Still Life Photography Using Glass
Here are a couple of ideas using the transparency of glass to give some very simple but effective design images. Glass, light and imagination - that's all you need.
You've probably got loads of glass at home. Things you wouldn't normally look twice at - bottles, lightbulbs, vases, glasses, and possibly in different colours too. Whatever you decide to use though, make sure to give it a good polish before you start - thumbprints and greasy butter marks are much easier to remove beforehand than in Photoshop!
The first one is simply using the gentle curve of the side of a blue glass bottle with light shining through it to project onto some white card behind it. I've also deliberately kept right to the side to avoid any reflections, and the resulting image is this:
Fig 1 - BLUE GLASS
Canon EOS 300D
1/13 @ f/1.8 DISO 50mm prime
You can see a gentle hint of pale colour extending out from the bottle, and I could have painted over that so as to have a completely white background right up to the deep blue but I liked that faint wash of colour.
To present it I wanted to concentrate on the simplicity of the composition and to keep it as uncluttered as possible. By using 1 pixel framing on only the right edge and the bottom edge holds the subject of the photograph in a right angle and gives it a sense of space and air, and is the sort of idea that can be used as a graphic as well as a very peaceful, quiet image. Imagine it at A1 size perhaps, dominating a plain wall. Think big. Photographs don't always have to be full of detail and subject matter - sometimes a very simple suggestion of an idea is enough to make it an image that people want to look at and think about.

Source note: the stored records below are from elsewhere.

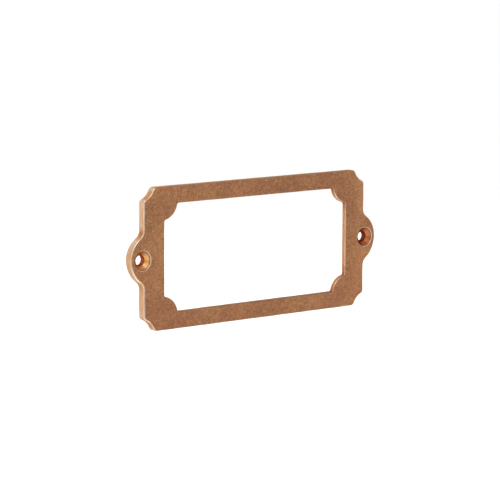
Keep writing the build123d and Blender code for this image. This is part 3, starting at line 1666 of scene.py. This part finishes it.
        kept = w.spread(fine, 0.0, 1.0, 0.75, 1.0), w.faded(thumbed, 0.6), w.faded(reddened, 0.65)
        crest = w.times(w.attribute("crest"), *kept, w.faded(soil, 0.6))
        colour = w.blend(crest, colour, w.blend(w.spread(crest, 1.0, 1.4), self.worn, self.bare))
        w.feed(shader.inputs["Base Color"], colour)
        rough = w.spread(fine, 0.0, 1.0, *self.rough)
        w.feed(shader.inputs["Roughness"], w.spread(crest, 0.0, 1.0, rough, self.worn_rough))
        shader.inputs["Metallic"].default_value = 1.0
        shader.inputs["Specular Tint"].default_value = self.edge_tint
        grain = w.effect(effects.grain, Place=place, Grain_Size=self.grain)["Height"]
        brushing = w.effect(effects.brushing, Place=place, Width=self.brushing)["Height"]
        bumped(w, shader, w.maths("ADD", grain, w.times(brushing, 0.4)), *self.relief)
        return made


@dataclass(frozen=True)
class CutSeat:
    """The countersink, cut after casting and brighter than the face, and its bore, darkened with
    painted shade.

    Args:
        axis_x: Distance of the hole's axis from the middle of the part in millimetres.
        bore_radius: Radius of the bore in millimetres.
        head_radius: Radius of the cone's mouth in millimetres.
        bright: Colour of the fresh cut.
        deep: Colour of its darkened grooves.
        right_cut_shade: Painted shade that darkens the whole cut in the right-hand hole, which lies
            in shade.
        painted_cone_shade: Colour of the painted shade that darkens the cone away from its
            right-hand side.
        bore: Colour of the bore, darkened with painted shade in the deep hole.
        right_bore_shade: More painted shade, which the right-hand bore is darkened with.
        lip: Colour of the painted shadow under the lip, a dark line between the cone and the rubbed
            break.
        edge_tint: How much light the metal gives back at a grazing angle.
        mottle: Sizes of the blotches and flecks in millimetres.
        pitch: Distance between the tool's rings in millimetres.
        rough: Lowest and highest roughness.
        dull: Roughness of the bore.
        relief: Depth of the tool's marks in millimetres, and how strongly they show.
    """

    axis_x: float
    bore_radius: float
    head_radius: float
    bright: Colour = (0.82, 0.45, 0.175, 1.0)
    deep: Colour = (0.64, 0.27, 0.085, 1.0)
    right_cut_shade: Colour = (0.44, 0.127, 0.043, 1.0)
    painted_cone_shade: Colour = (0.17, 0.048, 0.02, 1.0)
    bore: Colour = (0.3, 0.085, 0.045, 1.0)
    right_bore_shade: Colour = (0.06, 0.012, 0.006, 1.0)
    lip: Colour = (0.28, 0.1, 0.05, 1.0)
    edge_tint: Colour = (0.5, 0.22, 0.12, 1.0)
    mottle: tuple[float, float] = (0.9, 0.3)
    pitch: float = 0.16
    rough: tuple[float, float] = (0.32, 0.4)
    dull: float = 0.5
    relief: tuple[float, float] = (0.008, 0.5)

    def material(self, effects: Effects) -> bpy.types.Material:
        """Builds the material.

        Args:
            effects: The shared effects.

        Returns:
            The material.
        """
        made, w, shader, place = new_material("cut screw seat")
        mottle = mottled(w, effects, place, self.mottle)
        radius = w.attribute("axis")
        colour = w.blend(w.spread(mottle["Blotch"], 0.2, 1.0, 0.0, 0.7), self.bright, self.deep)
        parts = w.node("ShaderNodeSeparateXYZ")
        w.feed(parts.inputs[0], place)
        x, z = parts.outputs["X"], parts.outputs["Z"]
        right, sign = w.spread(x, -10.0, 10.0), w.maths("SIGN", x)
        # Painted shade: the right-hand hole's cut is darkened as a whole.
        colour = w.blend(w.times(right, 0.88), colour, self.right_cut_shade)

        # Painted shade: the cone darkens away from its right-hand side, which faces the lamps, and
        # over one half, the upper one on the left hole and the lower one on the right.
        turned = w.maths("DIVIDE", w.maths("SUBTRACT", x, w.times(sign, self.axis_x)), radius)
        away = w.times(w.spread(turned, 1.05, 0.1), w.spread(turned, -0.1, -0.9, 1.0, 0.4))
        away = w.times(away, w.spread(right, 0.0, 1.0, 0.62, 0.6))
        colour = w.blend(away, colour, self.painted_cone_shade)
        half = w.times(w.spread(w.times(z, sign), 0.2, -1.8), w.spread(turned, -0.6, 0.3))
        half = w.times(half, w.spread(right, 0.0, 1.0, 0.2, 0.25))
        colour = w.blend(half, colour, self.painted_cone_shade)

        # Painted shadow: a dark line under the lip, and a fainter shade over the top of the cone.
        head = self.head_radius
        colour = w.blend(w.spread(radius, head - 0.4, head - 0.1, 0.0, 0.3), colour, self.lip)
        colour = w.blend(w.spread(radius, head - 0.12, head - 0.02), colour, self.lip)
        # Painted shade: the bore is darkened, the right-hand one most.
        inner = w.spread(radius, self.bore_radius + 0.1, self.bore_radius + 0.01)
        colour = w.blend(inner, colour, self.bore)
        colour = w.blend(w.times(inner, right, 0.6), colour, self.right_bore_shade)
        w.feed(shader.inputs["Base Color"], colour)
        rough = w.spread(mottle["Fleck"], 0.0, 1.0, *self.rough)
        w.feed(shader.inputs["Roughness"], w.spread(inner, 0.0, 1.0, rough, self.dull))
        shader.inputs["Metallic"].default_value = 1.0
        shader.inputs["Specular Tint"].default_value = self.edge_tint
        groove = w.maths("SINE", w.times(radius, 2.0 * math.pi / self.pitch))
        height = w.maths("ADD", w.times(groove, 0.25), mottle["Fleck"])
        bumped(w, shader, height, *self.relief)
        return made


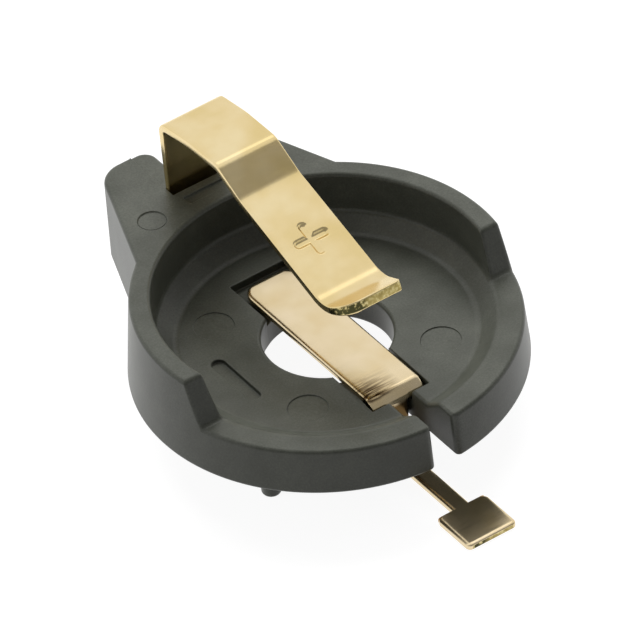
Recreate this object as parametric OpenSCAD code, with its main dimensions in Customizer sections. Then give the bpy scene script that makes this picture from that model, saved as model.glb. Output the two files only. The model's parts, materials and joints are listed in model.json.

The second photograph again is deliberately simple and uncluttered. It's a clear lightbulb held up against the main light to give just the outline and the main elements of its shape and structure.
Fig 2 - LIGHTBULB
Canon EOS 300D
1/800 @ f/1.8 DISO 100 50mm prime
Once I'd got the image into Adobe Photoshop Elements I cropped it to exclude everything but the light and the lightbulb, and then using white as background colour extended the canvas by 100 pixels (width only) so as to open it out. Then the levels were adjusted to bring out more contrast.
You can use as much imagination as you like in this - I tried inverting it and playing with neon colours, and also colourised it with blue - taste is very personal and subjective so in the end it comes down to what you like in an image. Personally I liked the stark contrast of black and white so that's what I ended up using.
To get the base line I simply copied the image and placed it on a new black layer two pixels longer than the original but the same in width, and pasted it back on, using the 'move' tool to shift it up so that only the bottom edge showed. Layers were then flattened.
To have the whole thing sitting on a white canvas I then selected white as the background colour again, extended the canvas by 100 pixels on width and height, and ended up with a very simple graphic image.
And that's it. A bit of glass, some imagination, and a free afternoon. Anything is possible.